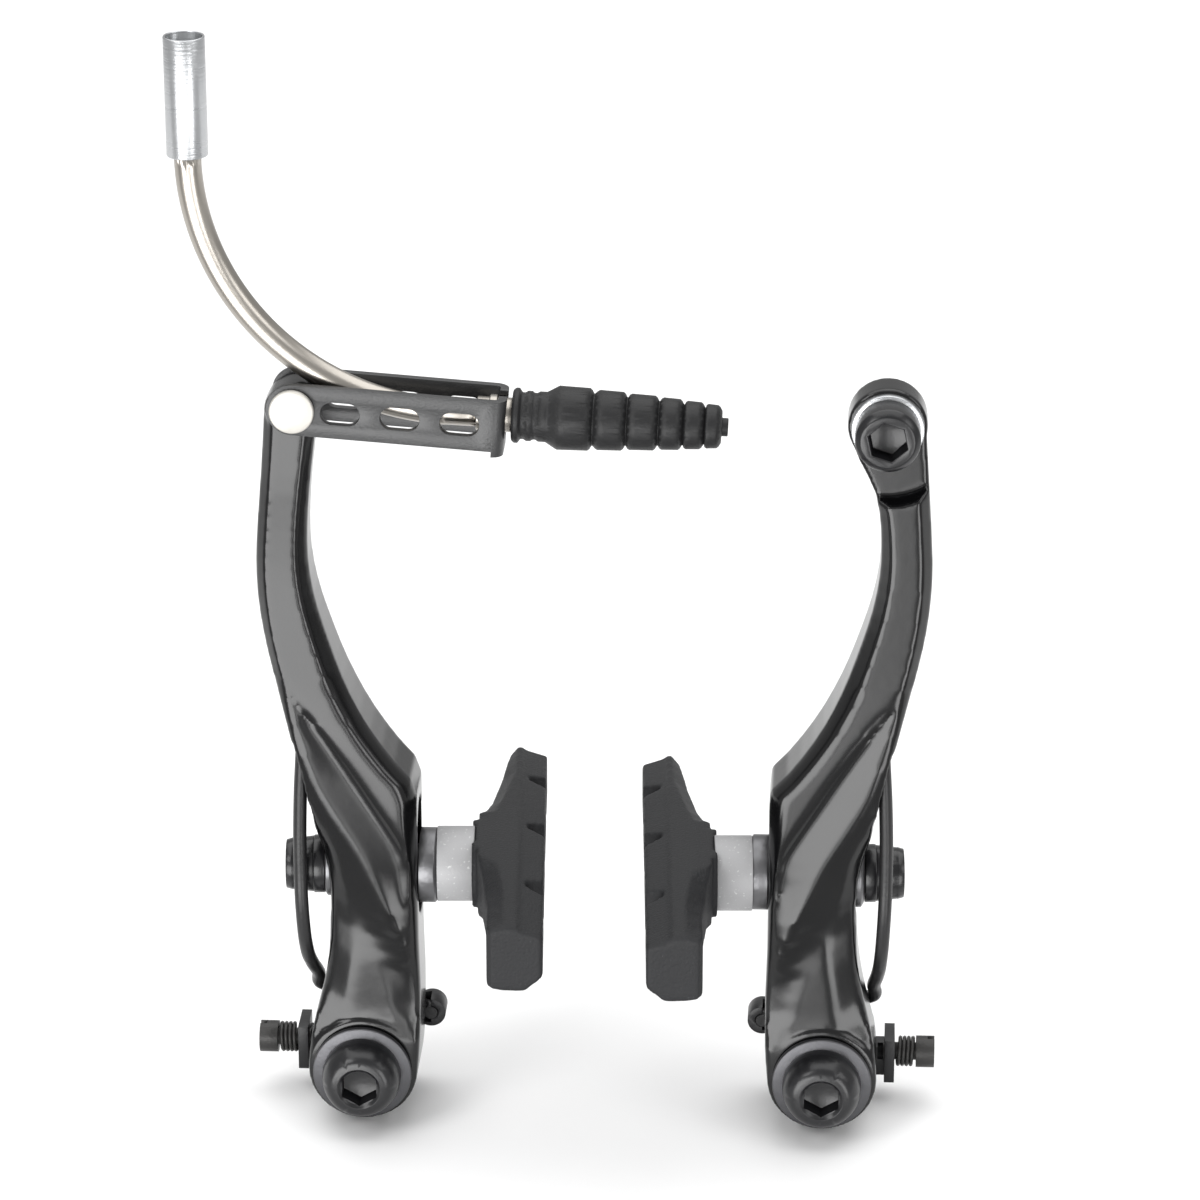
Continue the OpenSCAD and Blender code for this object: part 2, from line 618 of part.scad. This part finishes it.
// Folded sheet seen from above: two side plates joined by the end wall
module link_bracket() {
    half = tab_t / 2 + tab_gap;
    bend = 1.8;
    foot = 0.8;
    color(soft_black) link_frame() difference() {
        intersection() {
            translate([0, 0, -12]) linear_extrude(24) difference() {
                union() {
                    translate([-12, -half - sheet_t]) square([link_l + 12 - bend, 2 * (half + sheet_t)]);
                    translate([0, -half - sheet_t + bend])
                        square([link_l, 2 * (half + sheet_t - bend)]);
                    for (s = [-1, 1])
                        translate([link_l - bend, s * (half + sheet_t - bend)]) circle(bend);
                }
                translate([-13, -half]) square([link_l + 13 - sheet_t - bend + sheet_t, 2 * half]);
                translate([-13, -half + bend - sheet_t])
                    square([link_l + 13 - sheet_t, 2 * (half - bend + sheet_t)]);
                for (s = [-1, 1])
                    translate([link_l - bend, s * (half + sheet_t - bend)]) circle(bend - sheet_t);
            }
            translate([0, 10, 0]) rotate([90, 0, 0]) linear_extrude(20) union() {
                circle(link_h / 2);
                translate([0, -link_h / 2]) square([link_l + 1, link_h]);
                translate([link_l - 1.7, -link_h / 2 - foot]) square([3, foot + 1]);
            }
        }
        for (k = [0 : link_slots - 1])
            translate([6.75 + k * link_slot_pitch, 0, 0]) {
                for (s = [-1, 1])
                    rod_y(link_slot_h / 2, 10, -10, [s * (link_slot_l - link_slot_h) / 2, 0]);
                translate([-(link_slot_l - link_slot_h) / 2, -10, -link_slot_h / 2])
                    cube([link_slot_l - link_slot_h, 20, link_slot_h]);
            }
        rod_y(pin_d / 2 + 0.06, 10, -10);
        // Hole for the noodle's nose, with a slot that lets the cable lift out
        rod_x(tip_d / 2 + 0.25, link_l - 4, link_l + 1, [0, nose_rise]);
        translate([link_l - sheet_t - 0.5, -1.2, nose_rise]) cube([sheet_t + 2, 2.4, link_h]);
    }
}
module link_pin() {
    half = tab_t / 2 + tab_gap + sheet_t + 0.1;
    color(bright_steel) translate([-pin_out, mid_y, pin_z]) {
        rod_y(pin_d / 2, half, -half);
        rod_y(pin_head_d / 2, -half, -half - pin_head_t);
        rod_y(pin_head_d / 2 - 0.6, half, half + pin_head_t * 0.7);
    }
}

// Shared route of the tube and its liner: a straight nose, one bend and a straight rise
module bend_part(r) {
    translate([bend_x, mid_y, bend_z]) rotate([90, 0, 0]) rotate([0, 0, 180])
        rotate_extrude(angle = 90 - nose_tilt) translate([bend_r, 0]) circle(r);
}
module noodle_route(r_out, r_in, rise, nose) {
    difference() {
        bend_part(r_out);
        bend_part(r_in);
    }
    // The straight ends are a hair thinner than the bend, as drawn ends are
    translate([tube_x, mid_y, bend_z]) difference() {
        cylinder(r = r_out - eps, h = rise);
        translate([0, 0, -1]) cylinder(r = r_in + eps, h = rise + 2);
    }
    nose_frame() difference() {
        rod_x(r_out - eps, -nose_run, nose);
        rod_x(r_in + eps, -nose_run - 1, nose + 1);
    }
}
ferrule_seat = ferrule_l - housing_depth - 1;
module noodle_tube() {
    color(bright_steel) noodle_route(tube_d / 2, tube_d / 2 - tube_wall, ferrule_seat, tip_out - 0.5);
}
module noodle_liner() {
    r = tube_d / 2 - tube_wall - 0.05;
    color("white") noodle_route(r, r - liner_wall, ferrule_seat, tip_out - 0.6);
}
module noodle_ferrule() {
    color(light_alloy) translate([tube_x, mid_y, bend_z]) difference() {
        cylinder(d = ferrule_d, h = ferrule_l);
        translate([0, 0, ferrule_l - housing_depth]) cylinder(d = housing_d, h = housing_depth + 1);
        translate([0, 0, -1]) cylinder(d = tube_d, h = ferrule_seat + 1);
        cylinder(d = tube_d - 2 * tube_wall - 0.2, h = ferrule_l);
    }
}
module noodle_tip() {
    color(bright_steel) nose_frame() difference() {
        union() {
            rod_x(tip_d / 2, -3.6, tip_out);
            rod_x(tip_d / 2 + 0.35, -sheet_t / 2 - 1.2, -sheet_t / 2 - 0.15);
        }
        rod_x(tube_d / 2, -6, tip_out - 0.5);
        rod_x(tube_d / 2 - tube_wall, 0, tip_out + 1);
    }
}

// Bellows outline: a lip, a neck, the barrel and five shrinking rings
ring_ends = [11.1, 15.8, 20.3, 23.8, 26.8, 29.2];
ring_starts = [6.2, 11.9, 16.4, 20.9, 24.3, 27.2];
function ring_d(k) = boot_d + (boot_end_d - boot_d) * (k / 5);
module boot() {
    start = sheet_t / 2 + boot_gap;
    k = boot_l / 30.4;
    color("#1c1d1f") nose_frame() difference() {
        translate([start, 0, 0]) rotate([0, 90, 0]) rotate_extrude()
            polygon([[0, 0], [3.55, 0], [3.9, 0.4], [3.9, 0.9], [3.3, 1.3], [3.3, 1.7],
                [3.55, 2.1], [3.55, 2.7], [3.3, 3], [3.3, 3.4], [3.55, 3.8], [3.55, 4.8],
                for (i = [0 : 5]) each [
                    [ring_d(i) / 2 - 0.15, ring_starts[i] * k],
                    [ring_d(i) / 2, ring_starts[i] * k + 0.3],
                    [ring_d(i) / 2 - 0.1, ring_ends[i] * k - 0.3],
                    [ring_d(i) / 2 - 0.35, ring_ends[i] * k],
                    [ring_d(i) / 2 - boot_groove - 0.1, ring_ends[i] * k + 0.3]],
                [1.3, 29.5 * k], [1.3, boot_l], [0, boot_l]]);
        rod_x(tip_d / 2 + 0.2, 0, start + tip_out + 0.4);
        rod_x(1.6, start + tip_out + 0.3, start + 24 * k);
        rod_x(cable_hole_d / 2, start + 20 * k, start + boot_l + 1);
    }
}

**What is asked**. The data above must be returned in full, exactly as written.

**Full solution**.
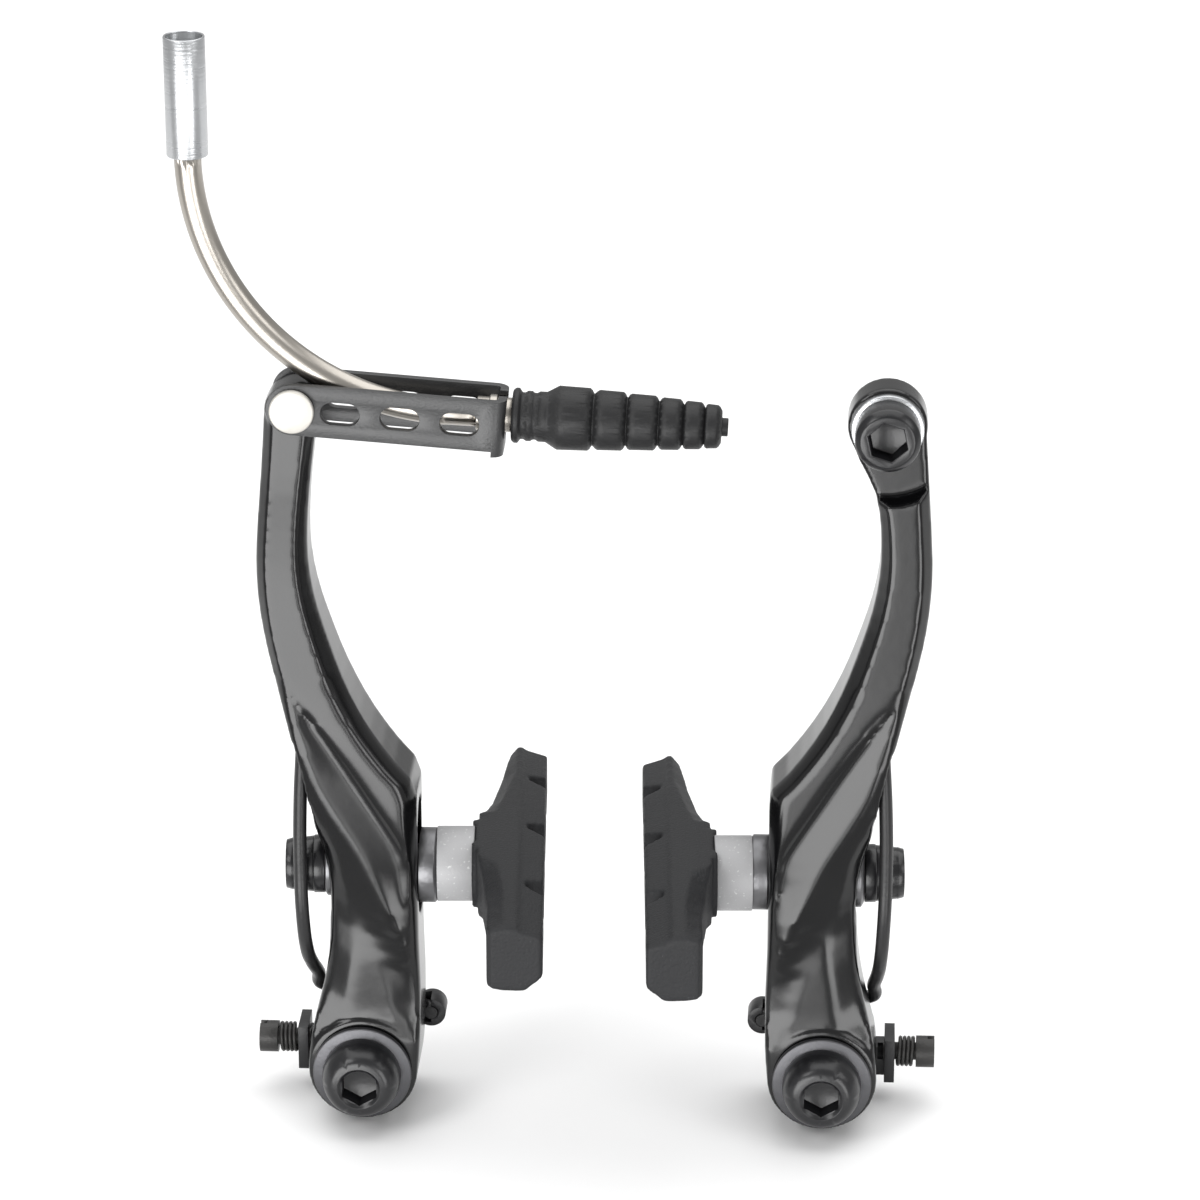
Continue the OpenSCAD and Blender code for this object: part 2, from line 618 of part.scad. This part finishes it.
// Folded sheet seen from above: two side plates joined by the end wall
module link_bracket() {
    half = tab_t / 2 + tab_gap;
    bend = 1.8;
    foot = 0.8;
    color(soft_black) link_frame() difference() {
        intersection() {
            translate([0, 0, -12]) linear_extrude(24) difference() {
                union() {
                    translate([-12, -half - sheet_t]) square([link_l + 12 - bend, 2 * (half + sheet_t)]);
                    translate([0, -half - sheet_t + bend])
                        square([link_l, 2 * (half + sheet_t - bend)]);
                    for (s = [-1, 1])
                        translate([link_l - bend, s * (half + sheet_t - bend)]) circle(bend);
                }
                translate([-13, -half]) square([link_l + 13 - sheet_t - bend + sheet_t, 2 * half]);
                translate([-13, -half + bend - sheet_t])
                    square([link_l + 13 - sheet_t, 2 * (half - bend + sheet_t)]);
                for (s = [-1, 1])
                    translate([link_l - bend, s * (half + sheet_t - bend)]) circle(bend - sheet_t);
            }
            translate([0, 10, 0]) rotate([90, 0, 0]) linear_extrude(20) union() {
                circle(link_h / 2);
                translate([0, -link_h / 2]) square([link_l + 1, link_h]);
                translate([link_l - 1.7, -link_h / 2 - foot]) square([3, foot + 1]);
            }
        }
        for (k = [0 : link_slots - 1])
            translate([6.75 + k * link_slot_pitch, 0, 0]) {
                for (s = [-1, 1])
                    rod_y(link_slot_h / 2, 10, -10, [s * (link_slot_l - link_slot_h) / 2, 0]);
                translate([-(link_slot_l - link_slot_h) / 2, -10, -link_slot_h / 2])
                    cube([link_slot_l - link_slot_h, 20, link_slot_h]);
            }
        rod_y(pin_d / 2 + 0.06, 10, -10);
        // Hole for the noodle's nose, with a slot that lets the cable lift out
        rod_x(tip_d / 2 + 0.25, link_l - 4, link_l + 1, [0, nose_rise]);
        translate([link_l - sheet_t - 0.5, -1.2, nose_rise]) cube([sheet_t + 2, 2.4, link_h]);
    }
}
module link_pin() {
    half = tab_t / 2 + tab_gap + sheet_t + 0.1;
    color(bright_steel) translate([-pin_out, mid_y, pin_z]) {
        rod_y(pin_d / 2, half, -half);
        rod_y(pin_head_d / 2, -half, -half - pin_head_t);
        rod_y(pin_head_d / 2 - 0.6, half, half + pin_head_t * 0.7);
    }
}

// Shared route of the tube and its liner: a straight nose, one bend and a straight rise
module bend_part(r) {
    translate([bend_x, mid_y, bend_z]) rotate([90, 0, 0]) rotate([0, 0, 180])
        rotate_extrude(angle = 90 - nose_tilt) translate([bend_r, 0]) circle(r);
}
module noodle_route(r_out, r_in, rise, nose) {
    difference() {
        bend_part(r_out);
        bend_part(r_in);
    }
    // The straight ends are a hair thinner than the bend, as drawn ends are
    translate([tube_x, mid_y, bend_z]) difference() {
        cylinder(r = r_out - eps, h = rise);
        translate([0, 0, -1]) cylinder(r = r_in + eps, h = rise + 2);
    }
    nose_frame() difference() {
        rod_x(r_out - eps, -nose_run, nose);
        rod_x(r_in + eps, -nose_run - 1, nose + 1);
    }
}
ferrule_seat = ferrule_l - housing_depth - 1;
module noodle_tube() {
    color(bright_steel) noodle_route(tube_d / 2, tube_d / 2 - tube_wall, ferrule_seat, tip_out - 0.5);
}
module noodle_liner() {
    r = tube_d / 2 - tube_wall - 0.05;
    color("white") noodle_route(r, r - liner_wall, ferrule_seat, tip_out - 0.6);
}
module noodle_ferrule() {
    color(light_alloy) translate([tube_x, mid_y, bend_z]) difference() {
        cylinder(d = ferrule_d, h = ferrule_l);
        translate([0, 0, ferrule_l - housing_depth]) cylinder(d = housing_d, h = housing_depth + 1);
        translate([0, 0, -1]) cylinder(d = tube_d, h = ferrule_seat + 1);
        cylinder(d = tube_d - 2 * tube_wall - 0.2, h = ferrule_l);
    }
}
module noodle_tip() {
    color(bright_steel) nose_frame() difference() {
        union() {
            rod_x(tip_d / 2, -3.6, tip_out);
            rod_x(tip_d / 2 + 0.35, -sheet_t / 2 - 1.2, -sheet_t / 2 - 0.15);
        }
        rod_x(tube_d / 2, -6, tip_out - 0.5);
        rod_x(tube_d / 2 - tube_wall, 0, tip_out + 1);
    }
}

// Bellows outline: a lip, a neck, the barrel and five shrinking rings
ring_ends = [11.1, 15.8, 20.3, 23.8, 26.8, 29.2];
ring_starts = [6.2, 11.9, 16.4, 20.9, 24.3, 27.2];
function ring_d(k) = boot_d + (boot_end_d - boot_d) * (k / 5);
module boot() {
    start = sheet_t / 2 + boot_gap;
    k = boot_l / 30.4;
    color("#1c1d1f") nose_frame() difference() {
        translate([start, 0, 0]) rotate([0, 90, 0]) rotate_extrude()
            polygon([[0, 0], [3.55, 0], [3.9, 0.4], [3.9, 0.9], [3.3, 1.3], [3.3, 1.7],
                [3.55, 2.1], [3.55, 2.7], [3.3, 3], [3.3, 3.4], [3.55, 3.8], [3.55, 4.8],
                for (i = [0 : 5]) each [
                    [ring_d(i) / 2 - 0.15, ring_starts[i] * k],
                    [ring_d(i) / 2, ring_starts[i] * k + 0.3],
                    [ring_d(i) / 2 - 0.1, ring_ends[i] * k - 0.3],
                    [ring_d(i) / 2 - 0.35, ring_ends[i] * k],
                    [ring_d(i) / 2 - boot_groove - 0.1, ring_ends[i] * k + 0.3]],
                [1.3, 29.5 * k], [1.3, boot_l], [0, boot_l]]);
        rod_x(tip_d / 2 + 0.2, 0, start + tip_out + 0.4);
        rod_x(1.6, start + tip_out + 0.3, start + 24 * k);
        rod_x(cable_hole_d / 2, start + 20 * k, start + boot_l + 1);
    }
}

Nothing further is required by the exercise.